William W. Jacques was an electrical engineer and chemist. He developed an electrical battery producing electricity directly from coal (a fuel element according to present terminology).
As an inventor of electrical devices, William W. Jacques showed versatility. He developed several useful telephone components as an engineer with American Bell, and in October 1887 he and partner Lowell Briggs contracted to Thomas Edison the rights to manufacture and market “talking dolls” they had invented that used Edison phonographs.
The original phonograph is shown removed from the doll’s body. When installed in the doll the tiny horn points up to holes in the chest. The phonograph measures only 7″ tall, with a wax cylinder measuring 3″ in diameter and 5/8″ wide.
Despite several years of experimentation and development, the Edison Talking Doll was a dismal failure that was only marketed for a few short weeks in early 1890.
Edison had envisioned the idea of a talking doll as early as 1877, but it was another inventor, William W. Jacques, who first developed a prototype based on Edison’s original tinfoil phonograph.
Jacques and his partner Lowell Briggs founded the Edison Phonograph Toy Manufacturing Company in 1887 with Edison agreeing to lend his name to the planned product in return for royalties and stock ownership. Before production began, however, Edison took over the company, demoting the founder and leading to years of ill-will and lawsuits.
In 1896, Jacques “startled the scientific world and general public,” according to one scientist of the day, “by his broad assertion that he had invented a process of making electricity directly from coal.” Jacques worked on the problem of making a source of electric power that was more efficient than existing steam engines and he constructed a “carbon battery” in which air was injected into an alkali electrolyte to react (he thought) with a carbon electrode.
He developed an electrochemical generator that he hoped would convert coal directly into electricity. The apparatus consisted of 100 cells arranged in series and placed on top of a furnace that kept the electrolyte temperature between 400-500 degrees C.
The output was measured as 16 amps at 90 volts. Initially, Jacques claimed an 82 percent efficiency for his carbon battery, but critics soon pointed out that he had failed to account for the heat energy used in the furnace and the energy used to drive an air pump.
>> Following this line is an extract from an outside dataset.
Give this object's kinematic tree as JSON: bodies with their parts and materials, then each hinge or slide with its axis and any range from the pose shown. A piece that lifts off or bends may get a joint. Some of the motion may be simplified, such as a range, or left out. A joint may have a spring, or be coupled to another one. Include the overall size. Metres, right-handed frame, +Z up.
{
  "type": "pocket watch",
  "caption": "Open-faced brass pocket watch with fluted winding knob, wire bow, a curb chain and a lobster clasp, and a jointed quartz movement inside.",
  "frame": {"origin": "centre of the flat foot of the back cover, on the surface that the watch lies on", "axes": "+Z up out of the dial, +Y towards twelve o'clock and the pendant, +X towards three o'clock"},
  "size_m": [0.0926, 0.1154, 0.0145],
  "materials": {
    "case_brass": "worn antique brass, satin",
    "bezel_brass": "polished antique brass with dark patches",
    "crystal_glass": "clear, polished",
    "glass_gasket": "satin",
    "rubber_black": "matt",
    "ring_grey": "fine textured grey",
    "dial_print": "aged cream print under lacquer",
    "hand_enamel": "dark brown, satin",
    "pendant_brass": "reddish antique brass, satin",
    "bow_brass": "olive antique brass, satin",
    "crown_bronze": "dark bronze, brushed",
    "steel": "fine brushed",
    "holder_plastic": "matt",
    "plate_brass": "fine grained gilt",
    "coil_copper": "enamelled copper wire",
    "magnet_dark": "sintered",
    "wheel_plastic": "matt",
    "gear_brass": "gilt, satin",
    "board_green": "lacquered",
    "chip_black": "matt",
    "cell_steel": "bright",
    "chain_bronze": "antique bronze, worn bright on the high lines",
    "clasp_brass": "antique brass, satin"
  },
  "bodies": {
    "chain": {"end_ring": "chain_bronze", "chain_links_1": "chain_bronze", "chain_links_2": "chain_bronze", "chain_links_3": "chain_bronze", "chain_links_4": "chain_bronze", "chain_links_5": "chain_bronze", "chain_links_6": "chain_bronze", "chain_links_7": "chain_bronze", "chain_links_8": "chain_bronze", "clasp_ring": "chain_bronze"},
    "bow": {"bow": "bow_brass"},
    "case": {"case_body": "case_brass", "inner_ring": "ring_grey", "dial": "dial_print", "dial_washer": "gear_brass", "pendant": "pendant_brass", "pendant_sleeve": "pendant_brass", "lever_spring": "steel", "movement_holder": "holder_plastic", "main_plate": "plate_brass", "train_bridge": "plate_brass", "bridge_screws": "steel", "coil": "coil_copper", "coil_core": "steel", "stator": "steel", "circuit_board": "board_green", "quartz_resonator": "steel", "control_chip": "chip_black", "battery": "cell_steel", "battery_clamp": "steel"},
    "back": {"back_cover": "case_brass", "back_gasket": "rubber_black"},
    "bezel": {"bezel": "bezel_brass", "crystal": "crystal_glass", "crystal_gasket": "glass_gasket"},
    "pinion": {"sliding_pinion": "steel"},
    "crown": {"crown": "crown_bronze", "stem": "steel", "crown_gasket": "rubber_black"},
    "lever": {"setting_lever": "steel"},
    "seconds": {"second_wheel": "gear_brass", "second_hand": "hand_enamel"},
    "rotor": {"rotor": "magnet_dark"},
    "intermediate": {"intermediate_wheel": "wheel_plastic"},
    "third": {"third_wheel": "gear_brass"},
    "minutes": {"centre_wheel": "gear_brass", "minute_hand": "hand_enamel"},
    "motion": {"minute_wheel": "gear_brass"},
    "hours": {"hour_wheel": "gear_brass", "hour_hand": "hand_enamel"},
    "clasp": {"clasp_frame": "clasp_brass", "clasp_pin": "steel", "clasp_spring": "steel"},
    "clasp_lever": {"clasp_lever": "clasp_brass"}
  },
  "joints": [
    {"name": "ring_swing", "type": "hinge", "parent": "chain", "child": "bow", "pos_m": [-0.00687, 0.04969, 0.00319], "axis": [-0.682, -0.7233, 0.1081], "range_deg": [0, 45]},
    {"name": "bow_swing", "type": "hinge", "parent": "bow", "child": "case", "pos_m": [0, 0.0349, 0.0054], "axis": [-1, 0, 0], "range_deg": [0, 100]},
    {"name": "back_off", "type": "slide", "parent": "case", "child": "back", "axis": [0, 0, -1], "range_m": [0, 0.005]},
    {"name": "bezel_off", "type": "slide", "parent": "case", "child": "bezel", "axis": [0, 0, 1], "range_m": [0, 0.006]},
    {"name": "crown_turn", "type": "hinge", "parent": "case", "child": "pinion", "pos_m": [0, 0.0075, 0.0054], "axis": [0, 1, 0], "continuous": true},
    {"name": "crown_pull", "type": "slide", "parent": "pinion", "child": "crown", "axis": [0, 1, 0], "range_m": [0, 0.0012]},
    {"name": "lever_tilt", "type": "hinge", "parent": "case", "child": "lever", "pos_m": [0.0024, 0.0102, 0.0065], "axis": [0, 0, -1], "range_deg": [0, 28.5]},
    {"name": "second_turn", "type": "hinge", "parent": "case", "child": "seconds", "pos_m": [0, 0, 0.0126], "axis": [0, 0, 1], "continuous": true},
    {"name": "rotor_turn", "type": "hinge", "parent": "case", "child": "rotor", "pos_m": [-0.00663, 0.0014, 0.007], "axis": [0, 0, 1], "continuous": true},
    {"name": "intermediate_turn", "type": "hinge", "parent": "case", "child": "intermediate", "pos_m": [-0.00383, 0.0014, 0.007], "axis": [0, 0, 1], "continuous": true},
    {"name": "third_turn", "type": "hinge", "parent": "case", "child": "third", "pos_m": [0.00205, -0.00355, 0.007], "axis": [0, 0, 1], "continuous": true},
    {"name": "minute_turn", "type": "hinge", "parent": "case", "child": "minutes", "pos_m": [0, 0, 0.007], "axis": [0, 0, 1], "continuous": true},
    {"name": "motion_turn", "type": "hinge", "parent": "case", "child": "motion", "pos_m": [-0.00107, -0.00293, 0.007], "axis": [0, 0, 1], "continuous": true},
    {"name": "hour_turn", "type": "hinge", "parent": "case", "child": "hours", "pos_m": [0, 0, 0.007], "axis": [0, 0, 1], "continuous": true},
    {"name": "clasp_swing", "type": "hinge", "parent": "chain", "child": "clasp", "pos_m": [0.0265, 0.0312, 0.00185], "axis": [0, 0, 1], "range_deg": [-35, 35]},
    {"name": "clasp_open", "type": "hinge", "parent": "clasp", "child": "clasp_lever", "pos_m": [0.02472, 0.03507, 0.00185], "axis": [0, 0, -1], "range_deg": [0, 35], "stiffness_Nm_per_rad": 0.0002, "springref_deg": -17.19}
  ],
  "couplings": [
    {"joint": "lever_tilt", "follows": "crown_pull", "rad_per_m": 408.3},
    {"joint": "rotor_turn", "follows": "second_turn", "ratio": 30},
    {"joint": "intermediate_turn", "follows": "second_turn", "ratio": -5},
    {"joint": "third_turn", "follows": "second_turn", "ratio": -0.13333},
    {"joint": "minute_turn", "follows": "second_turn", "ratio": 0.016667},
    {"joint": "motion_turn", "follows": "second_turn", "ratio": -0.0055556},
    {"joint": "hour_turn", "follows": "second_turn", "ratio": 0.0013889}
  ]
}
The result was an efficiency of only 8 percent. Further research demonstrated that the current generated by his apparatus was not obtained through electrochemical action, but rather through thermoelectric action. Several subsequent researchers have stated that Jacques’s was the last notable attempt to derive electricity directly from coal.
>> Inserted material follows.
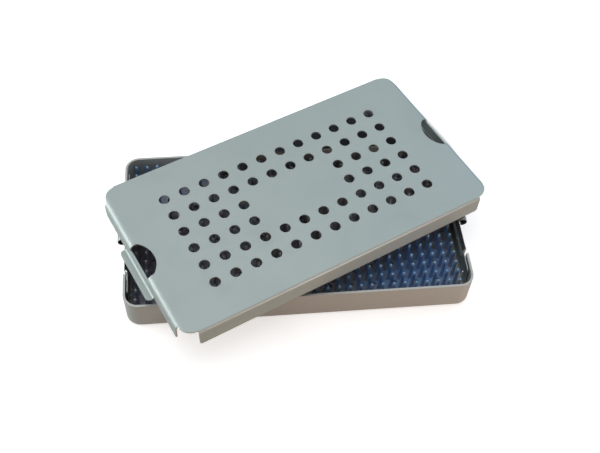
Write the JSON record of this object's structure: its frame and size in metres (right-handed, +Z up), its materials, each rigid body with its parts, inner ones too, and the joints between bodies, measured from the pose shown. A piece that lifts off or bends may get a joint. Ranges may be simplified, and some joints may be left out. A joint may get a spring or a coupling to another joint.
{
  "type": "instrument cassette",
  "caption": "Shallow sheet-metal instrument tray with a soft finger mat, a perforated lid lying askew on it and a spring latch at each end.",
  "frame": {"origin": "centre of the tray's flat underside, which stands on the table", "axes": "+Z up, +X along the tray towards the end over which the lid's far corner reaches, -Y towards the front long side"},
  "size_m": [0.2094, 0.168, 0.0353],
  "materials": {
    "tray_sheet": "satin anodised",
    "lid_sheet": "satin anodised",
    "mat_silicone": "matte",
    "spring_sheet": "satin",
    "rivet_metal": "polished"
  },
  "bodies": {
    "tray_body": {"tray": "tray_sheet", "latch_strip_left": "spring_sheet", "latch_strip_right": "spring_sheet", "rivet_left_front": "rivet_metal", "rivet_left_rear": "rivet_metal", "rivet_right_front": "rivet_metal", "rivet_right_rear": "rivet_metal"},
    "lid_body": {"lid": "lid_sheet"},
    "mat_body": {"finger_mat": "mat_silicone"},
    "left_latch_body": {"latch_leaf_left": "spring_sheet"},
    "right_latch_body": {"latch_leaf_right": "spring_sheet"}
  },
  "joints": [
    {"name": "lid_lift", "type": "slide", "parent": "tray_body", "child": "lid_body", "axis": [0, 0, 1], "range_m": [0, 0.06]},
    {"name": "mat_lift", "type": "slide", "parent": "tray_body", "child": "mat_body", "axis": [0, 0, 1], "range_m": [0, 0.006]},
    {"name": "left_latch_press", "type": "hinge", "parent": "tray_body", "child": "left_latch_body", "pos_m": [-0.0919, 0, 0.01045], "axis": [0, 1, 0], "range_deg": [0, 15], "stiffness_Nm_per_rad": 0.35},
    {"name": "right_latch_press", "type": "hinge", "parent": "tray_body", "child": "right_latch_body", "pos_m": [0.0919, 0, 0.01045], "axis": [0, -1, 0], "range_deg": [0, 15], "stiffness_Nm_per_rad": 0.35}
  ]
}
William Jacques’ carbon cell, 1896
Details of Jacques’s cell are seen in this image: “A carbon, C, is plunged into a solution of caustic soda, E. A pump, A, forces air into a perforated nozzle, R, which distributes the air uniformly in the electrolyte.
The positive pole is fixed upon the iron receiver, I, containing the solution, and the negative pole, B, upon the carbon which is supported and insulated from the receiver by a collar, S. Two tubes, o and i, serve for the admission and discharge of the [electrolyte] solution.”